Wednesday, February 24, 2010

While Shoveling the Driveway

Just a thought. This last weekend we were warned that a major winter storm was about to hit our area. This took me as a surprise because I had checked an online weather site less than 48 hours prior and nothing of the sort was predicted. My wife informed me of the forecast on Sunday - that it was supposed to start snowing Sunday evening and continue through the following day, leaving 10 or more inches of snow. I watched and waited until I retired Sunday night, wondering if schools would close and how long it would take to clear my driveway.

I woke up to find a modest 2-3 inches of snow - a minor inconvenience, not quite what was predicted.

I've seen this pattern repeated over and over, as has anyone who has tried to plan a spring camping trip. Listen to the weather reports on one TV station and you may or may not hear the same thing on another. Online weather services often show different forecasts. If you are looking at the next day forecast, the accuracy is usually pretty good. If the forecast is for three days out, not so much. If the forecast is for five days out - well, you'd better check back in a couple of days.


Now I don't doubt that weather forecasters are honest professionals. Nor do I think that the scientific principles of using temperature and atmospheric pressure and wind patterns to forecast the weather are invalid. I don't doubt that the tools and technology used are state of the art. I am not questioning science.

But I do think it fairly obvious that even with sound science and the most advanced tools, meteorologists simply cannot account for all the variables in real weather patterns. Things change. If we could gather more and more data points, we might be more and more accurate, but our ability to account for the variables is finite, much more finite than the variables themselves.

So, I have to admit that I am and have been a little skeptical of the dire predictions about manmade global warming. Not that I doubt there is evidence for global warming. I just doubt that all the variables have been accounted for. I doubt that contrary evidence has always been given a fair hearing. I am skeptical about the role of politics in the debate and the possibility that there might be money to be made in "green" industry adds a bit to the skepticism. Sure, I can recycle, ride my bike instead of drive and turn off unused appliances. Not sure I think we should ban all offshore drilling for oil or ignore Alaskan oil in times of a financial and national security crisis, but that is maybe a separate issue.

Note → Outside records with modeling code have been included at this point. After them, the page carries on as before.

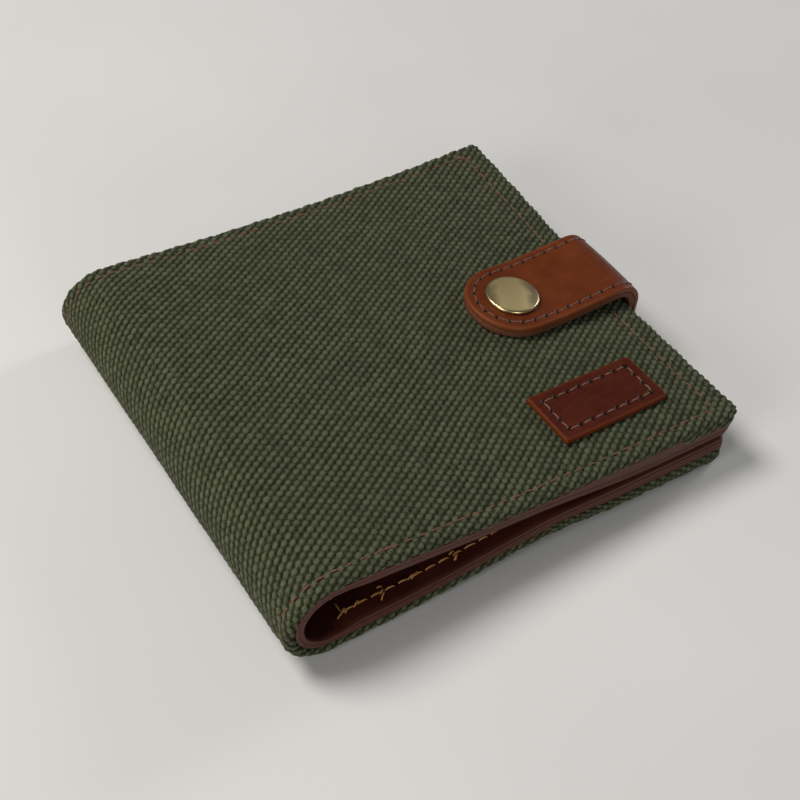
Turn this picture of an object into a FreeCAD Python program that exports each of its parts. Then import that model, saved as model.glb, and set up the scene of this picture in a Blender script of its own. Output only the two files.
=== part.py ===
import FreeCAD, Part
import math
import os

# Bifold wallet lying closed on its back cover, in millimetres.
# +Z is up, +X runs from the spine to the open edge, +Y from the near edge to the far edge.
# The origin is the bottom centre of the wallet's box. Everything is first built with the
# outermost line of the spine at x = 0 and the near edge at y = 0, then shifted once on export.
#
# Each cover is a stack of sheets built flat in its own (u, y, w) frame: u runs from the spine's
# tangent line to the open edge, and w runs inward from the outer canvas face.

# ---- driving dimensions -------------------------------------------------------------------
height = 101.5           # near edge to far edge
front_reach = 112.8      # spine to the front cover's open edge
back_reach = 111.3       # spine to the back cover's open edge
roll_radius = 10.75      # outer radius of the spine's roll
cover_tilt = 3.6         # degrees by which the front cover leans towards the open edge
corner_radius = 2.2      # corners of the covers at the open edge
edge_round = 1.0         # rolled edge of the turned canvas

canvas = 1.2             # one layer of canvas
hem_width = 9.0          # width of the canvas turned inward
fold_slot = 0.1          # air inside the turned hem
lining = 1.0             # leather lining
bill_gap = 0.4           # slack of the empty banknote compartment
sheet = 0.85             # leather of the compartment wall and the card pockets
lining_inset = 0.5       # lining's edge behind the canvas edge
board_room = 0.4         # stiffener's edge clear of the turned canvas
board_slack = 0.05
seam_rim = 5.0           # width of the compartment wall sewn down to the lining
wall_drop = 4.0          # compartment wall ends this far below the far edge
fold_gap = 0.45          # clearance at each fold line of the spine

pocket_start = 5.0       # spine side of the card pockets
front_pocket_top = 46.0  # upper edges of the three card pockets
middle_pocket_top = 60.0
top_pocket_top = 74.0
middle_pocket_foot = 17.0
top_pocket_foot = 31.0
step_run = 6.0           # length over which a pocket climbs onto the one behind it

strap_width = 21.4
strap_layer = 1.4        # one of the strap's two leather layers
strap_clear = 1.0        # air between the strap's underside and the canvas
strap_outer_x = 116.2    # outermost face of the strap beyond the open edge
strap_bottom = 1.5       # lowest face of the strap's lower bend
tail_length = 14.5       # skived strap tail sewn into the back cover's seam
tail_layer = 0.5
hinge_gap = 0.05         # clearance between two lengths of strap at a bend
strap_y = 48.9           # strap's middle line
snap_x = 85.2            # snap centre, which is also the centre of the strap's round end

cap_radius = 6.2
cap_height = 1.9
cap_roll = 0.5           # radius of the cap's rolled rim
cap_wall = 0.6
socket_radius = 5.0
socket_rim = 0.6         # the socket stands this far above the canvas
socket_chamfer = 0.3
socket_mouth = 2.4
stud_radius = 4.75
stud_flange = 0.5
stud_height = 2.0
neck_radius = 1.7
neck_height = 1.25
head_radius = 2.1
barrel_radius = 1.5
rivet_radius = 4.5
rivet_flange = 0.5
spring_radius = 2.05
spring_wire = 0.24
running = 0.05           # clearance between two snap pieces

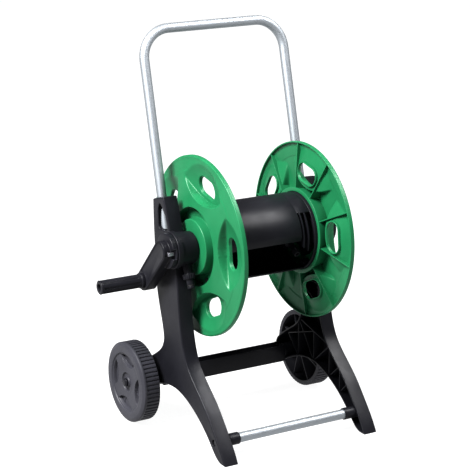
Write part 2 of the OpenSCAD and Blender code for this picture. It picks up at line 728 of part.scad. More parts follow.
flute_count = 8;
module crank_grip() color(black) in_place() difference() {
    union() {
        bar_x(-grip_out + 1.5, grip_l - 1.5, grip_d / 2, grip_at);
        bar_x(-grip_out, 1.6, grip_d / 2 - 1.2, grip_at, r2 = grip_d / 2 - 0.05);
        bar_x(-grip_in - 6, 6, grip_d / 2 + 2, grip_at);
    }
    translate([0, grip_at[0], grip_at[1]]) for (k = [0:flute_count - 1]) turn(k * 360 / flute_count)
        bar_x(-grip_out + 6, grip_l - 18, 2.5, [0, grip_d / 2 + 1.5]);
    bar_x(-grip_out - eps, grip_l + 2 * eps, bolt_r + 0.06, grip_at);
    bar_x(-grip_out - eps, 23 + eps, 7.5, grip_at);
}

side_frame_left();
side_frame_right();
handle_tube();
handle_plugs();
handle_screws();
crossbar();
crossbar_screws();
foot_bar();
bar_collars();
bar_plugs();
bar_screws();
wheel_axle();
axle_washers();
axle_cap_left();
axle_cap_right();
wheel_left();
wheel_right();
bush_left();
bush_right();
inlet_nipple();
inlet_collar();
inlet_seal();
flange_left();
flange_right();
drum_upper();
drum_lower();
drum_screws();
crank_shaft();
shaft_seals();
stub_shaft();
shaft_screws();
water_pipe();
hose_tail();
hose_tail_nut();
crank_arm();
crank_key();
grip_bolt();
grip_nut();
crank_grip();
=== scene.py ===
"""Looks for the garden hose reel cart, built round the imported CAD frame."""
import json
import math

import bmesh
import bpy
import numpy as np
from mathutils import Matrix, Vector


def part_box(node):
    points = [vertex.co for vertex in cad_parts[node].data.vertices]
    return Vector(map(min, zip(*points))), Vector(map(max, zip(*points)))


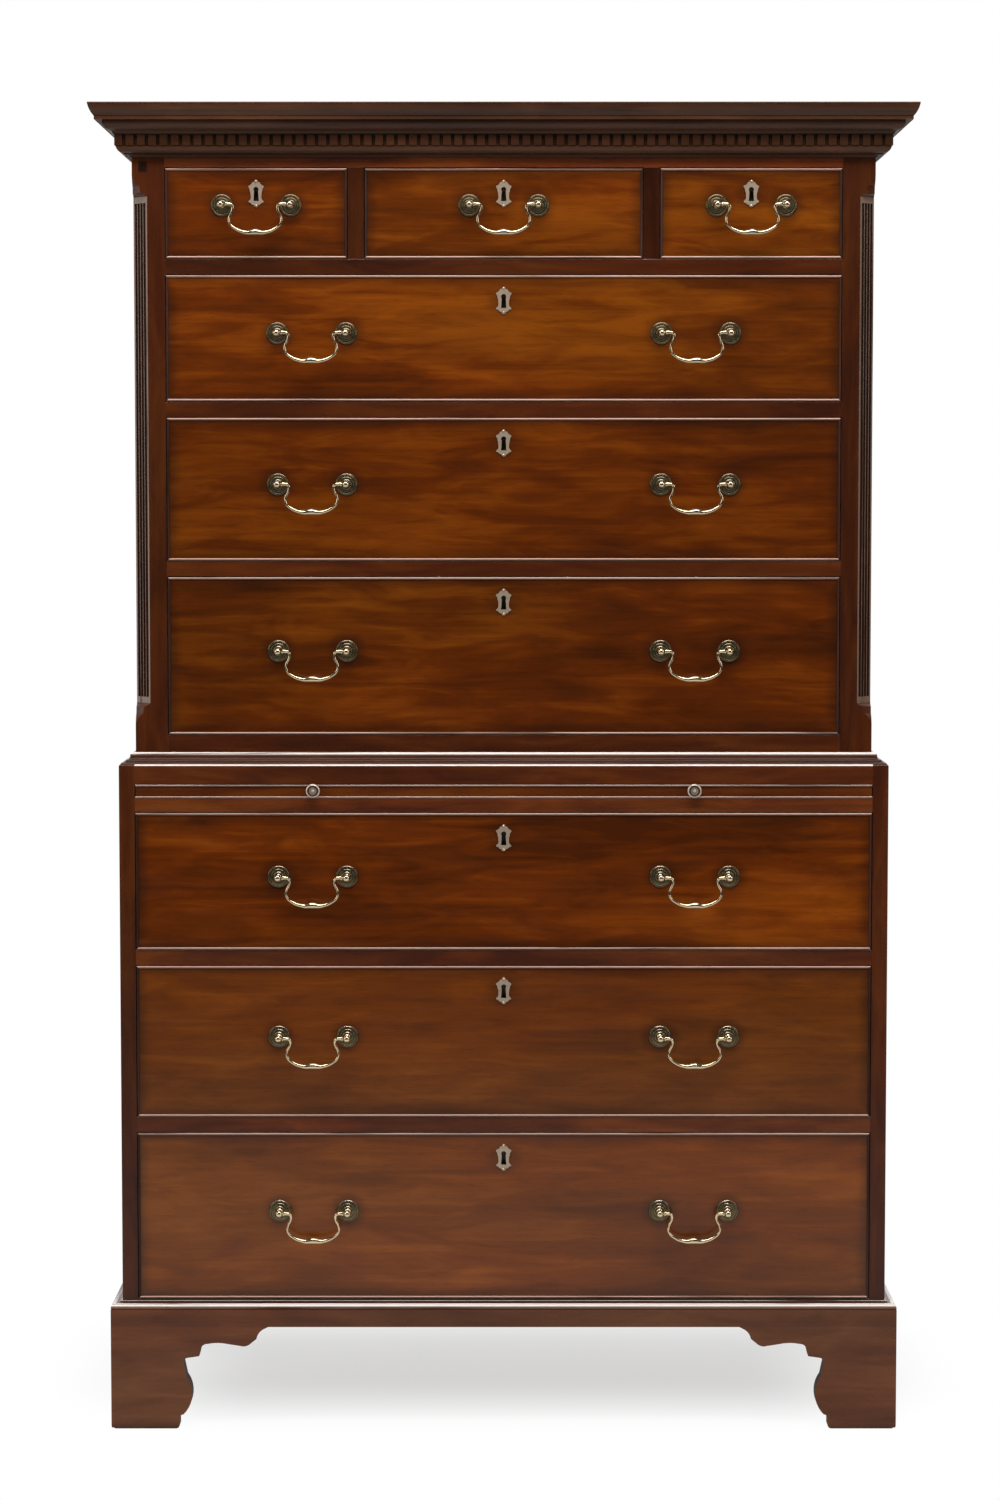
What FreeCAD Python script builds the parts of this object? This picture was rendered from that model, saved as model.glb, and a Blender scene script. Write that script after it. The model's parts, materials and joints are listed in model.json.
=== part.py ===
"""Chest on chest: two carcases, nine drawers, a brushing slide, fifteen swan-neck bails.

Row frame: millimetres, +Z up, the drawer fronts face -Y, X runs along the front.
The origin is on the floor, in the middle of the chest's width and depth.
"""
import FreeCAD, Part
import math
import operator
import os
import Sketcher

doc = FreeCAD.newDocument("chest_on_chest")

# ---------------------------------------------------------------- driving sizes
DRIVING_SIZES = (
    # the two carcases
    ("lower_width", 1034.0),
    ("lower_depth", 525.0),
    ("side_setback", 21.0),
    ("front_setback", 22.0),
    ("lower_side_thickness", 21.0),
    ("upper_side_thickness", 20.0),
    ("board_thickness", 20.0),
    ("back_thickness", 10.0),
    ("back_plank_gap", 1.0),
    ("top_edge_round", 3.0),
    # heights from the floor up: feet, openings and the rails between them
    ("foot_height", 139.6),
    ("lower_floor_height", 175.2),
    ("lower_deep_opening", 228.5),
    ("lower_middle_opening", 207.0),
    ("lower_shallow_opening", 186.8),
    ("slide_rail_height", 18.8),
    ("slide_opening", 19.1),
    ("lower_top_rail", 26.5),
    ("upper_bottom_rail", 38.1),
    ("upper_deep_opening", 213.7),
    ("upper_middle_opening", 192.8),
    ("upper_shallow_opening", 169.5),
    ("small_opening", 121.3),
    ("upper_top_rail", 81.2),
    ("rail_height", 20.3),
    ("rail_depth", 60.0),
    ("frieze_thickness", 22.0),
    # runners and guides behind the rails
    ("runner_width", 40.0),
    ("guide_height", 30.0),
    ("divider_width", 21.5),
    ("divider_centre", 197.3),
    ("stop_width", 45.0),
    ("stop_depth", 28.0),
    ("stop_height", 5.0),
    # corner posts of the upper case
    ("post_width", 43.5),
    ("post_depth", 40.0),
    ("cant_leg", 20.0),
    ("flute_radius", 2.5),
    ("flute_pitch", 5.8),
    ("flute_bottom", 992.0),
    ("flute_top", 1652.0),
    ("flute_band", 8.0),
    ("tongue_height", 31.0),
    ("tongue_shoulder", 14.0),
    ("tongue_step", 5.0),
    # cornice and dentils
    ("cornice_projection", 53.0),
    ("cornice_height", 71.5),
    ("dentil_projection", 20.8),
    ("dentil_backing", 16.0),
    ("dentil_height", 14.3),
    ("dentil_width", 10.6),
    ("dentil_pitch", 15.04),
    # waist and base mouldings
    ("waist_height", 15.0),
    ("waist_projection", 18.5),
    ("waist_clearance", 0.5),
    ("base_projection", 15.0),
    ("base_height", 33.4),
    # bracket feet: widths along the wall and heights of the sawn outline
    ("foot_board", 22.0),
    ("foot_sole", 92.5),
    ("foot_ankle", 97.8),
    ("foot_swell", 102.5),
    ("foot_neck", 98.5),
    ("foot_cusp", 119.5),
    ("foot_wing", 213.0),
    ("sole_round", 5.0),
    ("ankle_height", 19.3),
    ("swell_height", 72.0),
    ("neck_height", 91.0),
    ("cusp_height", 99.5),
    ("foot_block", 42.0),
    # drawers
    ("drawer_side_gap", 1.0),
    ("drawer_top_gap", 1.2),
    ("front_lift", 1.0),
    ("box_lift", 0.3),
    ("front_thickness", 22.0),
    ("bead_width", 3.0),
    ("bead_rise", 1.8),
    ("bead_bed", 7.0),
    ("lining_thickness", 10.0),
    ("bottom_thickness", 6.5),
    ("slip_width", 10.0),
    ("slip_height", 6.0),
    ("lining_drop", 8.0),
    ("back_drop", 14.0),
    ("drawer_back_gap", 38.0),
    ("dovetail_lap", 9.0),
    ("dovetail_pitch", 34.0),
    ("dovetail_flare", 2.6),
    # brushing slide
    ("slide_thickness", 17.9),
    ("slide_length", 440.0),
    ("slide_clamp", 60.0),
    ("slide_strip", 14.0),
    ("slide_bead", 1.1),
    ("knob_spread", 256.0),
    ("knob_rise", 1.2),
    ("knob_radius", 9.5),
    ("knob_reach", 13.0),
    ("knob_stem", 3.0),
    # handles
    ("handle_spread", 257.0),
    ("handle_rise", 6.5),
    ("small_handle_rise", 10.5),
    ("post_spacing", 92.0),
    ("post_reach", 22.0),
    ("post_stem", 3.0),
    ("ball_radius", 5.0),
    ("pin_radius", 1.75),
    ("pin_clearance", 0.05),
    ("pin_past_centre", 0.5),
    ("rosette_radius", 14.8),
    ("rosette_thickness", 3.2),
    ("nut_width", 11.0),
    ("nut_thickness", 4.0),
    ("bail_drop", 37.6),
    ("bail_shoulder", 29.8),
    ("bail_bow", 34.8),
    ("bail_end_radius", 2.6),
    ("bail_thin_radius", 1.55),
    ("bail_grip_radius", 3.6),
    ("bail_cusp_rise", 2.8),
    # escutcheons and locks
    ("escutcheon_drop", 34.5),
    ("escutcheon_width", 20.0),
    ("escutcheon_height", 37.0),
    ("escutcheon_thickness", 1.3),
    ("keyhole_radius", 3.3),
    ("keyhole_slot", 5.0),
    ("keyhole_height", 18.6),
    ("lock_width", 64.0),
    ("lock_height", 50.0),
    ("lock_thickness", 11.0),
    ("fit_gap", 0.1),
)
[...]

The point is, I don't think it makes sense that if my weatherman can't tell me whether it will rain five days from now some other guy can tell me with cocksure certainty that the world is irreversibly warming or that driving electric cars will reverse the trend if it is.

Do I doubt that global weather forecasters are being honest? Not really, though there is, after all, money involved at some level. There are the troubling allegations of ignored contrary data and unfair treatment of dissenters. Do I think that the scientific principles of using temperature and trend data are invalid? No. I don't doubt that the tools and technology used are state of the art. I am not questioning science. I'm just not sure the people involved are clear about the limitations of science, or the objectivity of fallen human beings.

And so, I'm more than a little skeptical that origins science, committed as it is to the unprovable assumption of uniformity of natural causes in a closed system, can look at bone fragments, rock formations, radiometric isotopes, and genetic sequences in the present and tell me with absolute certainty what took place billions of years in the past.

Do I doubt that most such scientists are honest? Not really – but there are, after all, research grants, degrees and prestigious university positions involved. There are the troubling allegations of ignored contrary data and unfair treatment of dissenters. Do I think that the scientific principles of biology and genetics and paleontolgy and astronomy are invalid? Not at all. I don't doubt that the tools and technology used are state of the art. I am not questioning science. I'm just not sure the people involved are clear about the limitations of science, or the objectivity of fallen human beings.

I suspect, like the meteorologists who got Sunday’s forecast wrong, there are variables scientists have not and never can account for. I suspect the science has limits in both the methodology of the science iteslf and reasoning powers of the scientists, who are, after all, only human.

But that is skepticism about the reach of science, an assessment of its limitation. It is not a repudiation of science itself.

It did, after all snow Sunday night, somewhat as predicted. - They were only off by seven inches of wet snow on a one-day forecast.

But who am I to question the experts?